Hal Foster has been awarded the Dedalus Foundation’s 2018 Senior Fellowship for his project Positive Barbarism: Brutal Aesthetics in the Postwar Period

In this project, Foster is interested in the pervasive turn, from the middle 1940s to the early 1960s, toward the brut and the brutalist, the animal and the creaturely, as these features are manifested in the early work of Jean Dubuffet, Georges Bataille, Asger Jorn, Eduardo Paolozzi, and Claes Oldenburg. Foster posits that each of these figures proposes a different version of “brutal aesthetics,” one that strips art down or reveals it to be already bare, in order to begin again after the multiple devastations of the World War, the Holocaust, and the Bomb. But to what ends exactly?

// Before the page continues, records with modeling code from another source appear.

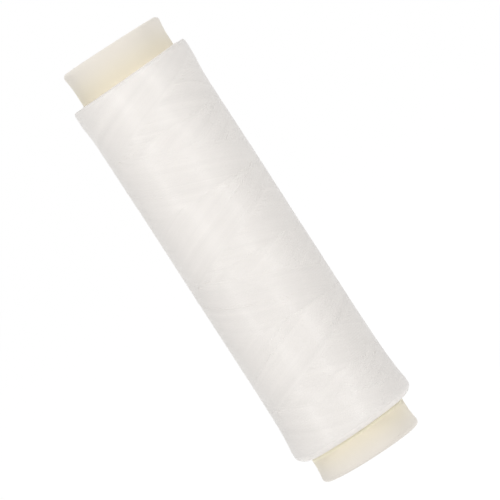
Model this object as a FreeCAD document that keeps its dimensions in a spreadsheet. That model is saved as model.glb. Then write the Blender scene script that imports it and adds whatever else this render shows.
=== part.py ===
import FreeCAD, Part

import math
import os

import Sketcher

# A spool of thread: a plastic tube with flared lips, and white thread cross-wound round it.
# Millimetres. The tube stands on its base rim, on the plane z = 0, with its axis along +Z.

SIZES = (
    # The tube
    ("tube_length", 127.0, "rim to rim"),
    ("bore_diameter", 25.4, "hole for the spool pin, right through"),
    ("tube_wall", 1.6, "wall between the lips"),
    ("lip_rise", 0.4, "how far a lip stands out from the wall"),
    ("lip_length", 5.8, "rim to the place where the wall starts to flare"),
    ("lip_round", 1.2, "round of a lip's outer edge"),
    ("bore_edge", 0.3, "round of the bore's edges"),
    # The wound thread, from the tube's surface out
    ("bare_base", 7.3, "bare tube below the thread"),
    ("bare_top", 8.3, "bare tube above the thread"),
    ("winding_depth", 2.73, "thread on the tube, at the straight side"),
    ("base_crest_rise", 0.93, "how far the base shoulder stands out from the side"),
    ("base_crest_end", 4.6, "top of the base shoulder's crest, above the thread's base"),
    ("base_taper", 17.1, "crest to straight side at the base"),
    ("base_corner", 2.0, "round of the base shoulder"),
    ("top_crest_rise", 0.53, "how far the top shoulder stands out from the side"),
    ("top_crest_end", 4.7, "bottom of the top shoulder's crest, below the thread's top"),
    ("top_taper", 8.0, "crest to straight side at the top"),
    ("top_corner", 0.8, "round of the top shoulder"),
    ("top_cone_angle", 24.0, "slope of the top end face, in degrees"),
    # The outermost layer of thread
    ("thread_diameter", 0.25, "one thread"),
    ("layer_gap", 0.45, "between strokes that climb and strokes that sink, where they cross"),
    ("seat_gap", 0.1, "between the sinking strokes and the thread below them"),
    ("strokes", 8, "runs from one end of the thread to the other"),
    ("stroke_turns", 2.875, "turns about the axis in one stroke"),
    ("turn_back", 0.25, "turns that the thread takes to turn back"),
    ("base_inset", 3.1, "lowest point of a turn back, above the thread's base"),
    ("top_inset", 2.7, "highest point of a turn back, below the thread's top"),
)
BIARCS_PER_STROKE = 11
# The thread's gap to itself is looked for between stretches that lie more than this many
# widths apart along it, and less than as many apart across.
NEAR_WIDTHS = 10

TUBE_RADIUS = "sizes.bore_diameter / 2 + sizes.tube_wall"
LAYER_DEPTH = "(2 * sizes.thread_diameter + sizes.layer_gap + sizes.seat_gap)"
CORE_RADIUS = f"{TUBE_RADIUS} + sizes.winding_depth - {LAYER_DEPTH}"
PACK_LENGTH = "sizes.tube_length - sizes.bare_base - sizes.bare_top"

START, END, CENTRE = 1, 2, 3  # the points of a line or an arc in a sketch
SKETCH_ORIGIN = (-1, 1)


class HalfSection:
    """One half of a lengthwise section, in the X-Z plane, that is turned about Z."""

    def __init__(self, body, name):
        plane = next(f for f in body.Origin.OriginFeatures if f.Role == "XZ_Plane")
        self.sketch = body.newObject("Sketcher::SketchObject", name)
        self.sketch.AttachmentSupport = [(plane, "")]
        self.sketch.MapMode = "FlatFace"
        self.body = body
        self.edges = {}

    def line(self, name, start, end):
        geometry = Part.LineSegment(FreeCAD.Vector(*start, 0), FreeCAD.Vector(*end, 0))
        self.edges[name] = self.sketch.addGeometry(geometry, False)

    def arc(self, name, centre, radius, first, last):
        """An arc that runs anticlockwise from the angle first to the angle last, in degrees."""
        circle = Part.Circle(FreeCAD.Vector(*centre, 0), FreeCAD.Vector(0, 0, 1), radius)
        geometry = Part.ArcOfCircle(circle, math.radians(first), math.radians(last))
        self.edges[name] = self.sketch.addGeometry(geometry, False)

    def rule(self, kind, *names):
        for name in names:
            self.sketch.addConstraint(Sketcher.Constraint(kind, self.edges[name]))

    def join(self, kind, name, point, other, other_point):
        edge, other_edge = self.edges[name], self.edges[other]
        self.sketch.addConstraint(Sketcher.Constraint(kind, edge, point, other_edge, other_point))

    def bind(self, constraint, formula):
        index = self.sketch.addConstraint(constraint)
        self.sketch.setExpression(f"Constraints[{index}]", formula)

    def place(self, kind, name, point, formula):
        """Sets a point's distance from the axis (DistanceX) or its height (DistanceY)."""
        edge = self.edges[name]
        at = self.sketch.getPoint(edge, point)
        value = at.x if kind == "DistanceX" else at.y
        self.bind(Sketcher.Constraint(kind, *SKETCH_ORIGIN, edge, point, value), formula)

    def radius(self, name, formula):
        edge = self.edges[name]
        value = self.sketch.Geometry[edge].Radius
        self.bind(Sketcher.Constraint("Radius", edge, value), formula)

    def turn(self, name):
        revolution = self.body.newObject("PartDesign::Revolution", name)
        revolution.Profile = self.sketch
        revolution.ReferenceAxis = (self.sketch, ["V_Axis"])
        revolution.Angle = 360
        self.sketch.Visibility = False
        return revolution


def make_sheet(doc):
    sheet = doc.addObject("Spreadsheet::Sheet", "sizes")
    for row, (alias, value, meaning) in enumerate(SIZES, start=1):
        sheet.set(f"A{row}", alias)
        sheet.set(f"B{row}", str(value))
        sheet.set(f"C{row}", meaning)
        sheet.setAlias(f"B{row}", alias)
    doc.recompute()
    return {alias: float(sheet.get(alias)) for alias, _, _ in SIZES}


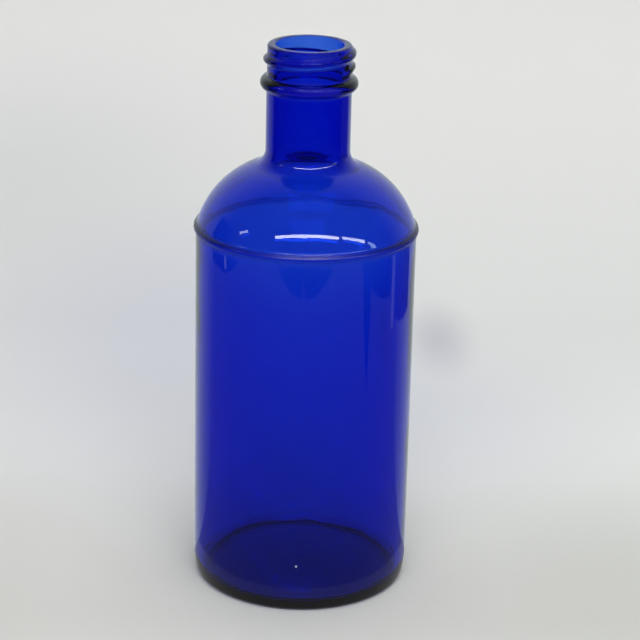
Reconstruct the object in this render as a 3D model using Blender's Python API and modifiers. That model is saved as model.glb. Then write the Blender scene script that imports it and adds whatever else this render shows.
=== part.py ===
"""A narrow-mouth apothecary bottle, moulded in one piece of cobalt glass.

The body is a straight cylinder that ends in a raised shoulder ring. A dome rises from the ring to a
straight neck, and the neck carries a round bead and a screw finish with one continuous thread.
Lengths are in metres and +Z is up. The origin is on the bottle's axis, on the plane it stands on.
An outline is a list of (radius, height) points, which a Screw modifier turns about the axis.
"""

import math

import bmesh
import bpy

# Body
BODY_RADIUS = 0.0330
BODY_WALL = 0.0026
INNER_HEEL_ROUND = 0.0034

# Heel: a long arc that tucks the body in, then a short one
TUCK_ROUND = 0.0300
TUCK_START = 0.0080
HEEL_ROUND = 0.0018

# Base: a flat ring to stand on, round a shallow hollow
BEARING_WIDTH = 0.0026
PUSH_UP = 0.0022
FLOOR_THICKNESS = 0.0024

# Shoulder ring, rounded above and below its crest, and the hollow inside it that fades down the wall
RING_HEIGHT = 0.1120
RING_STAND_OUT = 0.00062
RING_UPPER_ROUND = 0.0014
RING_LOWER_ROUND = 0.0009
HOLLOW_STAND_OUT = 0.0010
HOLLOW_ROUND = 0.0015
HOLLOW_UPPER_FILLET = 0.0015
HOLLOW_LOWER_FILLET = 1.4500

# Dome, an arc that leaves the ring leaning inwards
DOME_BELOW_RING = 0.0001
DOME_ROUND = 0.0273
DOME_LEAN = math.radians(13.8)
DOME_WALL = 0.0017
INNER_DOME_DROP = 0.0005
ROOT_ROUND = 0.00525
ROOT_WALL = 0.00225

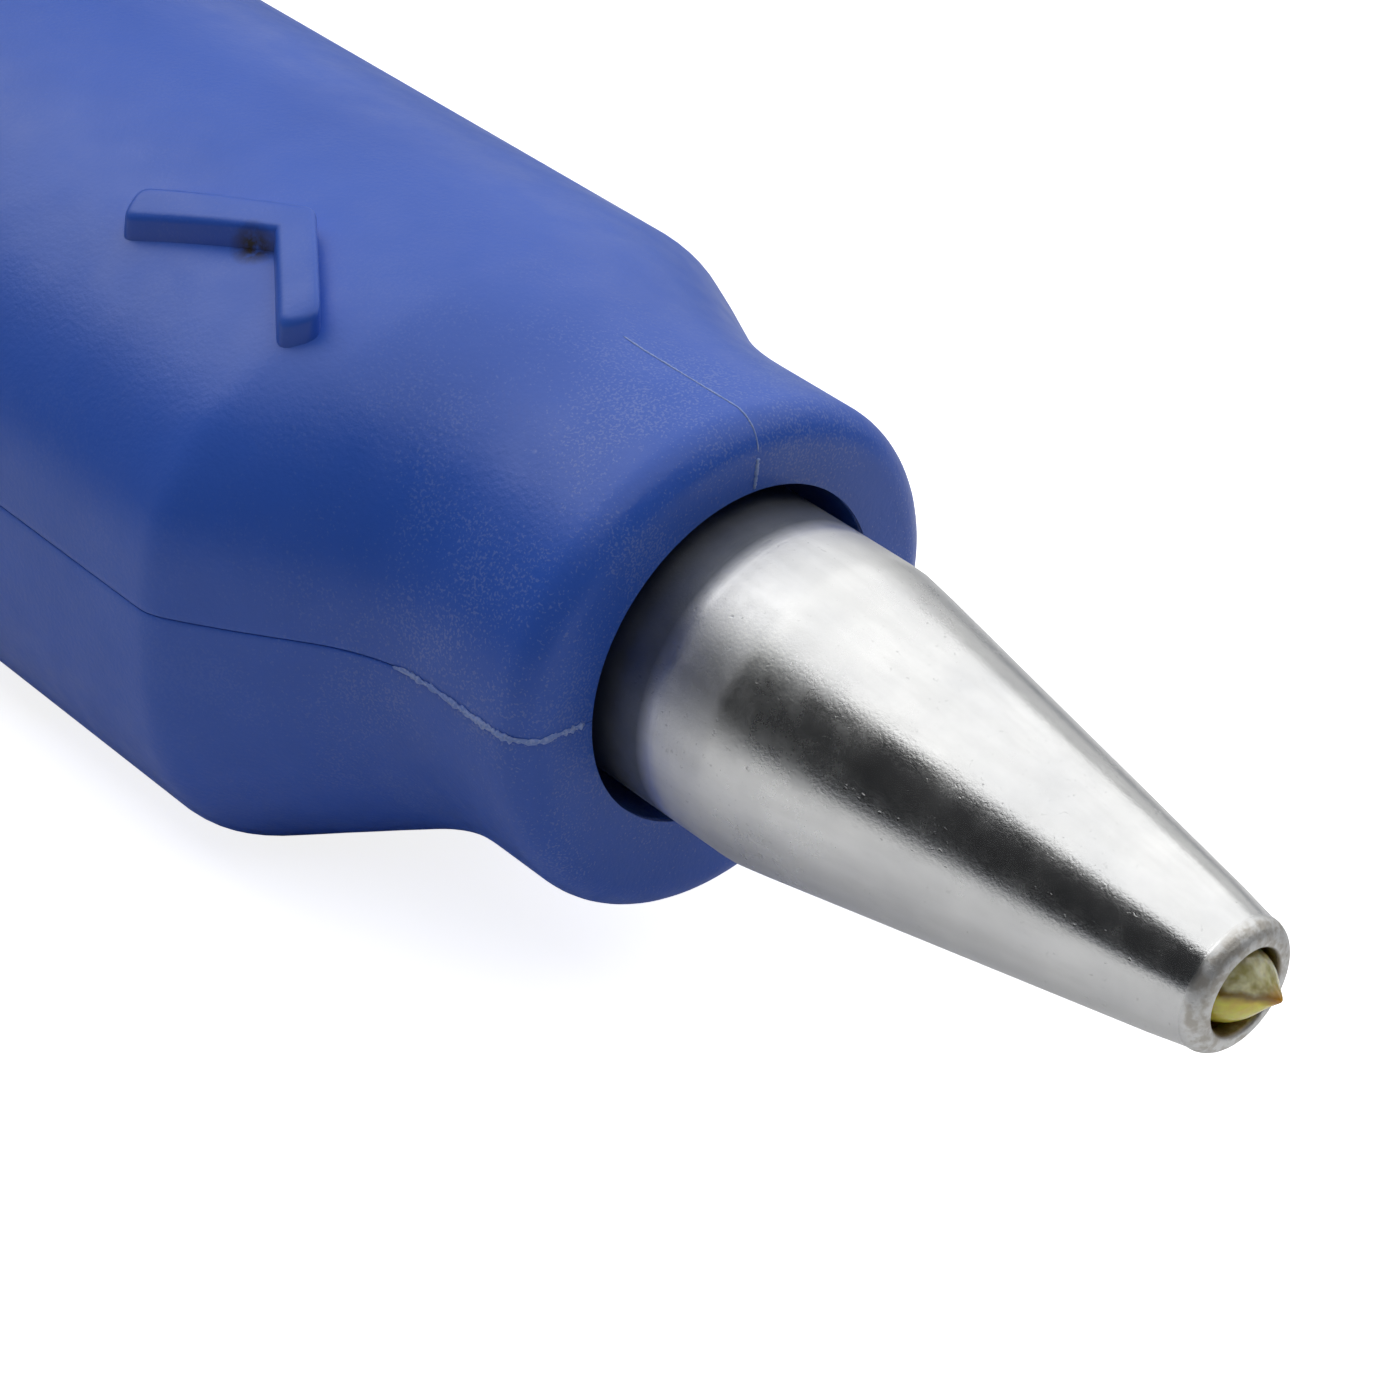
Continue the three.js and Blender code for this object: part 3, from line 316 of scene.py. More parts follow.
def group_tree(name, inputs, outputs):
    """A shader node group with named float inputs and outputs."""
    tree = bpy.data.node_groups.new(name, "ShaderNodeTree")
    for title, value in inputs.items():
        socket = tree.interface.new_socket(title, in_out="INPUT", socket_type="NodeSocketFloat")
        socket.default_value = value
    for title in outputs:
        tree.interface.new_socket(title, in_out="OUTPUT", socket_type="NodeSocketFloat")
    return tree, tree.nodes.new("NodeGroupInput"), tree.nodes.new("NodeGroupOutput")


def add_node(tree, kind, **values):
    """A node with its properties and unlinked sockets set by name."""
    made = tree.nodes.new("ShaderNode" + kind)
    for key, value in values.items():
        if hasattr(made, key):
            setattr(made, key, value)
        else:
            made.inputs[key.replace("_", " ")].default_value = value
    return made


def object_point(tree):
    return add_node(tree, "TexCoord").outputs["Object"]


def feed(tree, value, socket):
    """Links another socket's value in, or sets a number or a colour."""
    if isinstance(value, bpy.types.NodeSocket):
        tree.links.new(value, socket)
    else:
        socket.default_value = (*value, 1) if isinstance(value, tuple) else value


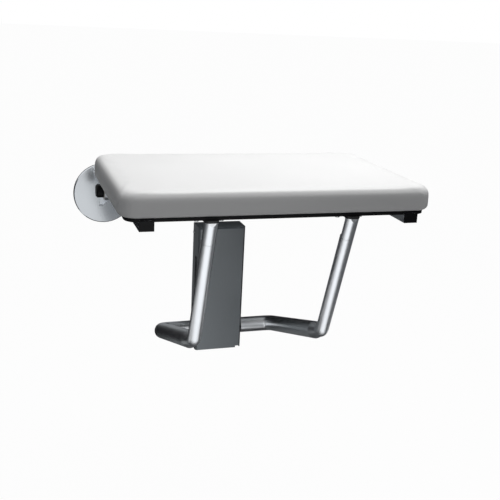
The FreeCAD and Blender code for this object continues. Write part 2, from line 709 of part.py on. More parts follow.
def make_lower_tubes():
    """Bent tubes from the axle out along the wall and forward to the elbows."""
    for name, sign in each_side():
        body = new_body("LowerTube")
        path = new_sketch(body, "XY_Plane")
        bend, reach = "lower_tube_bend", "(arm_end)"
        way = -1 if sign == "-" else 1
        start, corner, end = f"({way}) * tube_start", f"({way}) * (frame_x - {bend})", f"({way}) * frame_x"
        points = [Vec(val(x), val(y), 0) for x, y in
                  ((start, "0"), (corner, "0"), (end, f"-{bend}"), (end, f"-{reach}"))]
        first = path.addGeometry(Part.LineSegment(points[0], points[1]), False)
        centre = Vec(val(corner), -val(bend), 0)
        limits = (0, math.pi / 2) if way > 0 else (math.pi / 2, math.pi)
        arc = path.addGeometry(Part.ArcOfCircle(Part.Circle(centre, Vec(0, 0, 1), val(bend)), *limits), False)
        second = path.addGeometry(Part.LineSegment(points[2], points[3]), False)
        near, far = (2, 1) if way > 0 else (1, 2)
        path.addConstraint(Sketcher.Constraint("Tangent", first, 2, arc, near))
        path.addConstraint(Sketcher.Constraint("Tangent", arc, far, second, 1))
        pin_point(path, first, 1, start, "0")
        pin_point(path, arc, 3, corner, f"-{bend}")
        pin_point(path, second, 2, end, f"-{reach}")
        ring = new_sketch(body, "YZ_Plane", start)
        circle(ring, "0", "0", "lower_tube_radius")
        circle(ring, "0", "0", "lower_tube_radius - lower_tube_wall")
        pipe = body.newObject("PartDesign::AdditivePipe", "Pipe")
        pipe.Profile = ring
        pipe.Spine = (path, [f"Edge{i}" for i in (1, 2, 3)])
        doc.recompute()
        place(body, "0", "-axle_reach", "-axle_drop", turn="-arm_tilt")
        keep(body, f"{name}_lower_tube")


def make_elbows():
    """Solid elbows that neck each arm down to the leg's size and turn it up into its leg."""
    for name, sign in each_side():
        neck = primitive("Cone", Radius1="lower_tube_radius", Radius2="leg_radius", Height="neck_length")
        place(neck, "0", "neck_length", "0", turn="90 deg")
        bend = primitive("Torus", Radius1="elbow_bend", Radius2="leg_radius", Angle3="elbow_turn")
        upright = FreeCAD.Rotation(Vec(0, 0, -1), Vec(0, -1, 0), Vec(-1, 0, 0))
        place(bend, "0", "0", "elbow_bend", rotation=upright)
        elbow = fuse(neck, bend)
        back = "elbow_tangent"
        place(elbow, f"{sign}frame_x", f"-elbow_reach + {back} * cos(arm_tilt)",
              f"elbow_height - {back} * sin(arm_tilt)", turn="-arm_tilt")
        keep(elbow, f"{name}_elbow")


def make_legs():
    """Leg tubes with a slimmer forked top, round over the pin, that straddles the tongue."""
    radius, wide = "fork_radius", "leg_radius + 1"
    for name, sign in each_side():
        tube = primitive("Cylinder", Radius="leg_radius", Height="leg_down - fork_shoulder")
        place(tube, "0", "0", "-leg_down")
        stem = primitive("Cylinder", Radius=radius, Height="fork_shoulder + leg_radius")
        place(stem, "0", "0", "-fork_shoulder - leg_radius")
        crown = primitive("Sphere", Radius=radius)
        bore = primitive("Cylinder", Radius="leg_radius - leg_wall", Height="leg_down - leg_solid_end + 1")
        place(bore, "0", "0", "-leg_down - 1")
        slot = block("-fork_slot / 2", "fork_slot / 2", f"-({wide})", wide, "-fork_depth", wide)
        hole = rod("pin_radius + press_clearance", f"-({wide})", wide)
        leg = cut(fuse(tube, stem, crown), bore, slot, hole)
        place(leg, f"{sign}frame_x", "-pin_reach", "pin_height", turn="90 deg - leg_angle")
        keep(leg, f"{name}_leg")


def make_leg_pins():
    """Pins pressed through the legs' forks, flush with their round tops."""
    half, bevel = "pin_half_length", "pin_bevel"
    for name, sign in each_side():
        body = turned("LegPin", [(f"-{half}", "0"), (half, "0"), (half, f"pin_radius - {bevel}"),
                                 (f"{half} - {bevel}", "pin_radius"), (f"-{half} + {bevel}", "pin_radius"),
                                 (f"-{half}", f"pin_radius - {bevel}")])
        place(body, f"{sign}frame_x", "-pin_reach", "pin_height")
        keep(body, f"{name}_leg_pin")


def leg_sleeve():
    """Half sleeve that carries the leg's round front on up to the board, solid above the pin."""
    radius, hollow = "leg_radius", "fork_radius + sleeve_clearance"
    low = "sleeve_gap - fork_shoulder"
    outer = primitive("Cylinder", Radius=radius, Height="fork_shoulder + 2 * pin_drop")
    place(outer, "0", "0", low)
    front = block(f"-{radius} - 1", f"{radius} + 1", f"-{radius} - 1", "0", low, "2 * pin_drop")
    inner = primitive("Cylinder", Radius=hollow, Height="fork_shoulder + 1")
    place(inner, "0", "0", "-fork_shoulder - 1")
    ball = primitive("Sphere", Radius=hollow)
    shell = cut(common(outer, front), inner, ball)
    place(shell, turn="90 deg - leg_angle")
    room = block(f"-{radius} - 1", f"{radius} + 1", "sleeve_setback - pin_setback", f"2 * {radius}",
                 f"-3 * {radius}", "bracket_top")
    return common(shell, room)


def bracket_core():
    """Base plate, forward strip and open backed tongue around the pin."""
    low, top, reach = "bracket_low", "bracket_top", "tongue_radius"
    grip = "(pin_radius + running_clearance)"
    body = new_body("LegBracket")
    base = new_sketch(body, "XY_Plane", low)
    rectangle(base, "-bracket_width / 2", "0", "bracket_width / 2", "bracket_depth")
    pad(body, base, "bracket_base")
    strip = new_sketch(body, "XY_Plane", low)
    rectangle(strip, "-leg_radius", "board_inset - pin_setback", "leg_radius", "1")
    pad(body, strip, "bracket_base")
    tongue = new_sketch(body, "YZ_Plane")
    rectangle(tongue, f"-{reach}", "0", reach, top)
    pad(body, tongue, "tongue_thickness", midplane=True)
    eye = new_sketch(body, "YZ_Plane")
    circle(eye, "0", "0", reach)
    pad(body, eye, "tongue_thickness", midplane=True)
    bore = new_sketch(body, "YZ_Plane")
    circle(bore, "0", "0", grip)
    pocket(body, bore, midplane=True)
    mouth = new_sketch(body, "YZ_Plane")
    out = f"({reach} + 2)"
    polygon(mouth, [(f"-{grip} * sin(mouth_up)", f"{grip} * cos(mouth_up)"),
                    (out, f"{grip} / cos(mouth_up) + {out} * tan(mouth_up)"),
                    (out, f"-{grip} / cos(mouth_down) - {out} * tan(mouth_down)"),
                    (f"-{grip} * sin(mouth_down)", f"-{grip} * cos(mouth_down)")])
    pocket(body, mouth, midplane=True)
    holes = new_sketch(body, "XY_Plane", low)
    for x in ("-bracket_screw_x / 2", "bracket_screw_x / 2"):
        for y in BRACKET_ROWS:
            circle(holes, x, y, "screw_slip")
    pocket(body, holes, reverse=True)
    return body


def make_leg_brackets():
    """Brackets under the board that take the leg pins."""
    for name, sign in each_side():
        bracket = fuse(bracket_core(), leg_sleeve())
        place(bracket, f"{sign}frame_x", "-pin_reach", "pin_height")
        keep(bracket, f"{name}_leg_bracket")


def upright_screw(length):
    """A pan head screw along X with its head at the low end."""
    head = "screw_head_radius"
    bevel = "screw_head / 3"
    return turned("Screw", [("-screw_head", "0"), (length, "0"), (length, "screw_radius"),
                            ("0", "screw_radius"), ("0", head), (f"-screw_head + {bevel}", head),
                            ("-screw_head", f"{head} - {bevel}")])


def make_seat_screws():
    """Screws that hold the leg brackets and the rails to the board, heads down."""
    upright = FreeCAD.Rotation(Vec(0, 1, 0), -90)
    jobs = (("leg_bracket_screws", "bracket_base + screw_bite", bracket_screw_spots(),
             "board_bottom - bracket_base - running_clearance"),
            ("board_screws", "board_screw_length", board_screw_spots(),
             "rail_bottom - running_clearance"))
    for label, length, spots, height in jobs:
        master = upright_screw(length)
        places = [FreeCAD.Placement(Vec(val(x), val(y), val(height)), upright) for x, y in spots]
        group(label, master, places)


def check_and_write():
    """Stop on any failed object or bad shape, then write one file for each sub-part."""
    doc.recompute()
    for item in doc.Objects:
        if "Invalid" in item.State or "Error" in item.State:
            raise RuntimeError(f"{item.Name} ({item.Label}) failed: {item.State}")
    labels = [item.Label for item in parts]
    if len(set(labels)) != len(labels):
        raise RuntimeError("two sub-parts share a name")
    for item in parts:
        if item.Shape.isNull() or not item.Shape.isValid() or item.Shape.Volume <= 0:
            raise RuntimeError(f"{item.Label} has no valid shape")
    os.makedirs("parts", exist_ok=True)
    for item in parts:
        item.Shape.exportStep(f"parts/{item.Label}.step")
        print(f"{item.Label:22s} solids {len(item.Shape.Solids)} volume {item.Shape.Volume:10.1f}")


fill_sheet()
make_cushion()
make_board()
make_rails()
make_rail_plugs()
make_hinge_tube()
make_hinge_plugs()
make_hinge_bushes()
make_hinge_ears()
make_wall_plates()
make_flange_covers()
make_guide_plate()
make_guide_cover()
make_guide_screws()
make_slider()
make_stops()
make_axle()
make_lower_tubes()
make_elbows()
make_legs()
make_leg_pins()
make_leg_brackets()
make_seat_screws()
check_and_write()
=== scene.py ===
import math

import bpy
import numpy as np
from mathutils import Matrix, Vector


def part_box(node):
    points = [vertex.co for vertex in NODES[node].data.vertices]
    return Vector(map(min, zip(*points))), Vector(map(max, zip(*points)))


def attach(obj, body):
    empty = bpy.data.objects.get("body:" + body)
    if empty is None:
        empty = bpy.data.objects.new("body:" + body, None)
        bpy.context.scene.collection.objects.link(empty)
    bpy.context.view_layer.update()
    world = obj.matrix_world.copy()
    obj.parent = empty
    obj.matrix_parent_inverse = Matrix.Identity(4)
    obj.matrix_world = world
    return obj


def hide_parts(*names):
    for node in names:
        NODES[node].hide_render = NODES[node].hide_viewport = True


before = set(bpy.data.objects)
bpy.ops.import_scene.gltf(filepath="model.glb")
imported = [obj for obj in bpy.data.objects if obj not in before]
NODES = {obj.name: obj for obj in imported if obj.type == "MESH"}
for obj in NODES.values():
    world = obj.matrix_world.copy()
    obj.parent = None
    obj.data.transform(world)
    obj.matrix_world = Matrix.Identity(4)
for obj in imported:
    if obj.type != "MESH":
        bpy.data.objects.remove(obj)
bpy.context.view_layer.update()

bl_info = {
    "name": "Fold down wall seat",
    "version": (1, 0, 0),
    "blender": (4, 5, 0),
    "location": "3D View > Sidebar > Wall seat",
    "description": "Dresses the fold down wall seat's frame: cushion, finishes and studio",
    "category": "Object",
}

MM = 0.001

# Mesh of the cushion.
OUTLINE_POINTS = 300
CORNER_POINTS = 10
QUARTER_POINTS = 12
FACE_RINGS = 30
SIDE_RINGS = 6
RING_STEP = 1 * MM
SIDE_BAND = 0.2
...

Why does Dubuffet invent the notion of art brut? What does Bataille seek in the cave paintings in Lascaux? Why does Jorn populate his Cobra paintings with creaturely figures? What does Paolozzi see in his monsters assembled from industrial debris? And why does Oldenburg remake everyday products from urban scrap?

Drawing on Walter Benjamin’s reflections on “positive barbarism” Foster proposes that “the positive barbarism that Benjamin glimpsed in prewar art, architecture, and literature became clear as a program only after World War II.” Thus, for Foster, Dubuffet, Bataille, Jorn, Paolozzi, and Oldenburg operate as avant-garde figures whose relation to past avant-gardes demands a new conceptualization that would account for their contributions in new terms appropriate to the particular situation of “immanence,” through which they set out “to trace fractures that already exist within the given order, to pressure them further, even to activate them somehow.”

“Positive Barbarism: Brutal Aesthetics in the Postwar Period” was planned to take the form of a series of lectures and culminate in a book to be published by Princeton University Press. The lectures were given as the 67th Annual A.W. Mellon Lectures in the Fine Arts in April and May of 2018 at the National Gallery of Art, Washington.